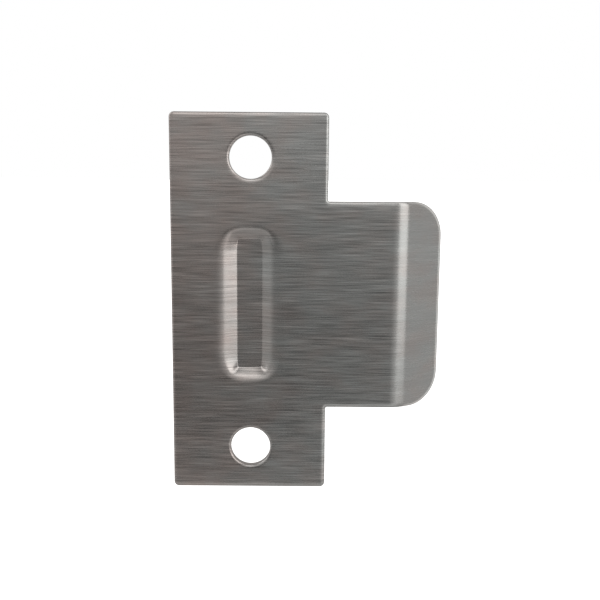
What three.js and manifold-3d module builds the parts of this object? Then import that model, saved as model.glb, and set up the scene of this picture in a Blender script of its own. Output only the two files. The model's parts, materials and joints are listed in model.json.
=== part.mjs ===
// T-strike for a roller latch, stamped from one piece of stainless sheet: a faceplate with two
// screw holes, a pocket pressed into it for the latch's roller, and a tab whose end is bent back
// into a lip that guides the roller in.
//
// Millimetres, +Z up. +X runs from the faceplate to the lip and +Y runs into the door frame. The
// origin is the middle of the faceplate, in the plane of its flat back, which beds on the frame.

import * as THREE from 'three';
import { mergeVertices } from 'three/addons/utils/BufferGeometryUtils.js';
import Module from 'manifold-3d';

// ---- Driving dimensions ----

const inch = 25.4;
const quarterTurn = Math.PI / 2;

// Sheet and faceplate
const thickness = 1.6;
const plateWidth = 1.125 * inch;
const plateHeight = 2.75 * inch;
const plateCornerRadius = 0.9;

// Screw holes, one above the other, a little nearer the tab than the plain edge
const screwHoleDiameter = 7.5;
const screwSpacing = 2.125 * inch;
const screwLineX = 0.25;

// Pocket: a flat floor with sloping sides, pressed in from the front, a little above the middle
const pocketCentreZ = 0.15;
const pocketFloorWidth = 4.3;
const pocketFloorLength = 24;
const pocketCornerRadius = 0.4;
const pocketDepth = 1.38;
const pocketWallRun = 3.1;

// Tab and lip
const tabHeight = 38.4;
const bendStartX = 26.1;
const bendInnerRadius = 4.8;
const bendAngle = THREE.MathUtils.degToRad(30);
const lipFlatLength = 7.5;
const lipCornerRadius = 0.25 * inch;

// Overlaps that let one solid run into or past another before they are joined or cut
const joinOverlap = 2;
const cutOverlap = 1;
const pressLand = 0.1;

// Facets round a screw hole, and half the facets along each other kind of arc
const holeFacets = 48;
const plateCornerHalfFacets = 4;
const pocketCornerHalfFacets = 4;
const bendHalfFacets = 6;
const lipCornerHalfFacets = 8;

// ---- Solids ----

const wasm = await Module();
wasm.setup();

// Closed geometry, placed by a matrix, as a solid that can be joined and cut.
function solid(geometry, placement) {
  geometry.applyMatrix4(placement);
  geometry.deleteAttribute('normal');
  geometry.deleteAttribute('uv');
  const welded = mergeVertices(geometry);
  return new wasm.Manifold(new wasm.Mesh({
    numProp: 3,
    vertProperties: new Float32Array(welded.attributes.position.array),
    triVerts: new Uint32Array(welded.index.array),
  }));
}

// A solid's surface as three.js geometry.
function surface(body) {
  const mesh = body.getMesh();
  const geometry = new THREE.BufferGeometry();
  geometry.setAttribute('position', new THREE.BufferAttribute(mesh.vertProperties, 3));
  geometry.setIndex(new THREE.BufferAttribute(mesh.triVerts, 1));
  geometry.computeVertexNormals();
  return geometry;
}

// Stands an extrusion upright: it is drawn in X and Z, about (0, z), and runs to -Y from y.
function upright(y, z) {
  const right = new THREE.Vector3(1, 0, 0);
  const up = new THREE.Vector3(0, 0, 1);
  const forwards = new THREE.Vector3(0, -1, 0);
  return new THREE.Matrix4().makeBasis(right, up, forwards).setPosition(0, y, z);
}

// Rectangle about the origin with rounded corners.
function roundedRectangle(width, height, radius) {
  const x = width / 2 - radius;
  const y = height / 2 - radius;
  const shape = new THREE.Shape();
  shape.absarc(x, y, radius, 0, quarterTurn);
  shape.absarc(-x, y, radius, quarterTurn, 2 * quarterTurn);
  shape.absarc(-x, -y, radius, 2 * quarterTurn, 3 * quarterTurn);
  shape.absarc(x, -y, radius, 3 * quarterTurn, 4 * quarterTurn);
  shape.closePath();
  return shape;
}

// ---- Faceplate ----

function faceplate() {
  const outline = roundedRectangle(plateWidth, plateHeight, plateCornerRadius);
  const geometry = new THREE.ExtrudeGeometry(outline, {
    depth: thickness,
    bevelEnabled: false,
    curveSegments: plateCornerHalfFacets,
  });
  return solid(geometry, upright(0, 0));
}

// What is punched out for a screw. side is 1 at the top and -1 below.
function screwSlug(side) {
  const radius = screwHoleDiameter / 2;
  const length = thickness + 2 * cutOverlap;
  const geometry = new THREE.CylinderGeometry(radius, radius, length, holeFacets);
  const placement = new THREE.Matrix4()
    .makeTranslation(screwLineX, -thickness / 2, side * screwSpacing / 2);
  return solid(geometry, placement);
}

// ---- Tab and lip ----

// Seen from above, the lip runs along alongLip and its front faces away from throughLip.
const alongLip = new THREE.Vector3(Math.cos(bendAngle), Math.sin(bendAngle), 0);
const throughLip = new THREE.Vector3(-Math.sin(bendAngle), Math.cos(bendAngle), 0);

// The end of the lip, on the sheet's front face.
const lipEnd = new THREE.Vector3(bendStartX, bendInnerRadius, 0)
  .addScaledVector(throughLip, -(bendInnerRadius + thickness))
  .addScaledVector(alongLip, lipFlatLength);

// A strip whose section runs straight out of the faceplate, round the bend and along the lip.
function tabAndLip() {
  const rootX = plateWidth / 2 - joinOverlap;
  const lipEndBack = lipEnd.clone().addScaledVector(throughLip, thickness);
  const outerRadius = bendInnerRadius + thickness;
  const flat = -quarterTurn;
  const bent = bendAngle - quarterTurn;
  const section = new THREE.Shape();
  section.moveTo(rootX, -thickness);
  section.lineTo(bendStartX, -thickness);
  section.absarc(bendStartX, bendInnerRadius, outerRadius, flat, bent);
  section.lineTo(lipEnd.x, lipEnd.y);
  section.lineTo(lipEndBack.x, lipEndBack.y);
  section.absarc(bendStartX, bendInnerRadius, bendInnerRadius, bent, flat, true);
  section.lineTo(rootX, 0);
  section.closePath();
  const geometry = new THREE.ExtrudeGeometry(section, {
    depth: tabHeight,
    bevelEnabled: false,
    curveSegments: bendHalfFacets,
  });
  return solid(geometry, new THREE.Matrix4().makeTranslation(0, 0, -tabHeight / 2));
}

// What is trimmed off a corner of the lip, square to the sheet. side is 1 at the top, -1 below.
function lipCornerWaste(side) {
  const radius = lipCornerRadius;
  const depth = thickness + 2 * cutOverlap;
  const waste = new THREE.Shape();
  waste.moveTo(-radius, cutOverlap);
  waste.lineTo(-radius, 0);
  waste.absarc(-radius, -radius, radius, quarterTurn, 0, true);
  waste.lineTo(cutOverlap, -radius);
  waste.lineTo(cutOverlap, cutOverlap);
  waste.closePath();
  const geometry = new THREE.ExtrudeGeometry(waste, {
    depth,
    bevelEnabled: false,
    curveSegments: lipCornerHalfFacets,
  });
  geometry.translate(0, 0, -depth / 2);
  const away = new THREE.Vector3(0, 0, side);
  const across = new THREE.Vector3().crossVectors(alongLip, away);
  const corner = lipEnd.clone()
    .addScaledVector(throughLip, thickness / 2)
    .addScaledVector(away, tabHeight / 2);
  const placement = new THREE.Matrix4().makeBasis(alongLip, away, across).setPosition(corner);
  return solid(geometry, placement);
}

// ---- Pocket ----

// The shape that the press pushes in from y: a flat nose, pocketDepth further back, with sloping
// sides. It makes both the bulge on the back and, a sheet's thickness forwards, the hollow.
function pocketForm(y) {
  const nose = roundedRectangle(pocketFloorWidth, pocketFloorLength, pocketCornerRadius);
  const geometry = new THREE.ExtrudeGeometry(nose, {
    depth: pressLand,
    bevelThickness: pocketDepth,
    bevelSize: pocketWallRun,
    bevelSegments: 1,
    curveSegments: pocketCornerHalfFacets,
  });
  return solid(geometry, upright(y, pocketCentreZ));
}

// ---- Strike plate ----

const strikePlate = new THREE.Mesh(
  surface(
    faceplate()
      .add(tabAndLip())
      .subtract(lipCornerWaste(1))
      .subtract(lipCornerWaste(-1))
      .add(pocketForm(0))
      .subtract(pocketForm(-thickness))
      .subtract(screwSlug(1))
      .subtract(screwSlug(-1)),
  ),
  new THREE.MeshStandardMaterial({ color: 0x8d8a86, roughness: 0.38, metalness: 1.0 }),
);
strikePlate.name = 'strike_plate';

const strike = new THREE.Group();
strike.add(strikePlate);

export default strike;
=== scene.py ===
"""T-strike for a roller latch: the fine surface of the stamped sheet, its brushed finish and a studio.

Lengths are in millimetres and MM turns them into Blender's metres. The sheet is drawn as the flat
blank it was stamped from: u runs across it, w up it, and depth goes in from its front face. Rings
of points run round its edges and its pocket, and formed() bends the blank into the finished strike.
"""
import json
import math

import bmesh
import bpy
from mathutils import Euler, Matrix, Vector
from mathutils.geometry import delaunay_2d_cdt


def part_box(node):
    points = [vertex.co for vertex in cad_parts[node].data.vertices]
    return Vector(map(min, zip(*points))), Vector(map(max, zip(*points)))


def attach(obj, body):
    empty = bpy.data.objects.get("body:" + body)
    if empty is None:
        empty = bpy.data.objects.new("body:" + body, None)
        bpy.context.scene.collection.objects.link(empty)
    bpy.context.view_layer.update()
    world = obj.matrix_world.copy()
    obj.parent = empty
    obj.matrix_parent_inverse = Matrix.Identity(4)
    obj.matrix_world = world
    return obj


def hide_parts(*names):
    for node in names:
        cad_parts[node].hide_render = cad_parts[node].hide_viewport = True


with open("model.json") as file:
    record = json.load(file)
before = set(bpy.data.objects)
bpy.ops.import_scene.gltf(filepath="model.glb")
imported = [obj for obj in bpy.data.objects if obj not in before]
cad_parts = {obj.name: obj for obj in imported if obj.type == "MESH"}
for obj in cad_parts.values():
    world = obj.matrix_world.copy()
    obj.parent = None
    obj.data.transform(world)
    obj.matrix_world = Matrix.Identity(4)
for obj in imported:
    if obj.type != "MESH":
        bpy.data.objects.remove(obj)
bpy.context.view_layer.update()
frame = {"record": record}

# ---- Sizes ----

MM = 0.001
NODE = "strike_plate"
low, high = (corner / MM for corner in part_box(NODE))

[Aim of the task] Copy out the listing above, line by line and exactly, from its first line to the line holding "const lipCornerRadius = 0.25 * inch;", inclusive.

[The reply]
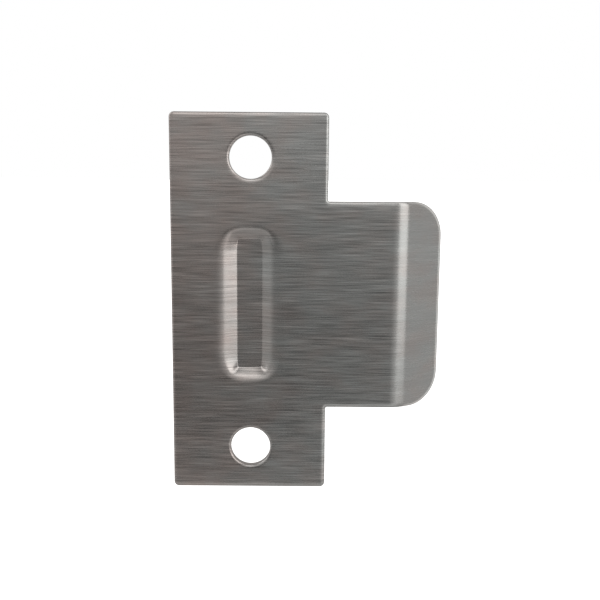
What three.js and manifold-3d module builds the parts of this object? Then import that model, saved as model.glb, and set up the scene of this picture in a Blender script of its own. Output only the two files. The model's parts, materials and joints are listed in model.json.
=== part.mjs ===
// T-strike for a roller latch, stamped from one piece of stainless sheet: a faceplate with two
// screw holes, a pocket pressed into it for the latch's roller, and a tab whose end is bent back
// into a lip that guides the roller in.
//
// Millimetres, +Z up. +X runs from the faceplate to the lip and +Y runs into the door frame. The
// origin is the middle of the faceplate, in the plane of its flat back, which beds on the frame.

import * as THREE from 'three';
import { mergeVertices } from 'three/addons/utils/BufferGeometryUtils.js';
import Module from 'manifold-3d';

// ---- Driving dimensions ----

const inch = 25.4;
const quarterTurn = Math.PI / 2;

// Sheet and faceplate
const thickness = 1.6;
const plateWidth = 1.125 * inch;
const plateHeight = 2.75 * inch;
const plateCornerRadius = 0.9;

// Screw holes, one above the other, a little nearer the tab than the plain edge
const screwHoleDiameter = 7.5;
const screwSpacing = 2.125 * inch;
const screwLineX = 0.25;

// Pocket: a flat floor with sloping sides, pressed in from the front, a little above the middle
const pocketCentreZ = 0.15;
const pocketFloorWidth = 4.3;
const pocketFloorLength = 24;
const pocketCornerRadius = 0.4;
const pocketDepth = 1.38;
const pocketWallRun = 3.1;

// Tab and lip
const tabHeight = 38.4;
const bendStartX = 26.1;
const bendInnerRadius = 4.8;
const bendAngle = THREE.MathUtils.degToRad(30);
const lipFlatLength = 7.5;
const lipCornerRadius = 0.25 * inch;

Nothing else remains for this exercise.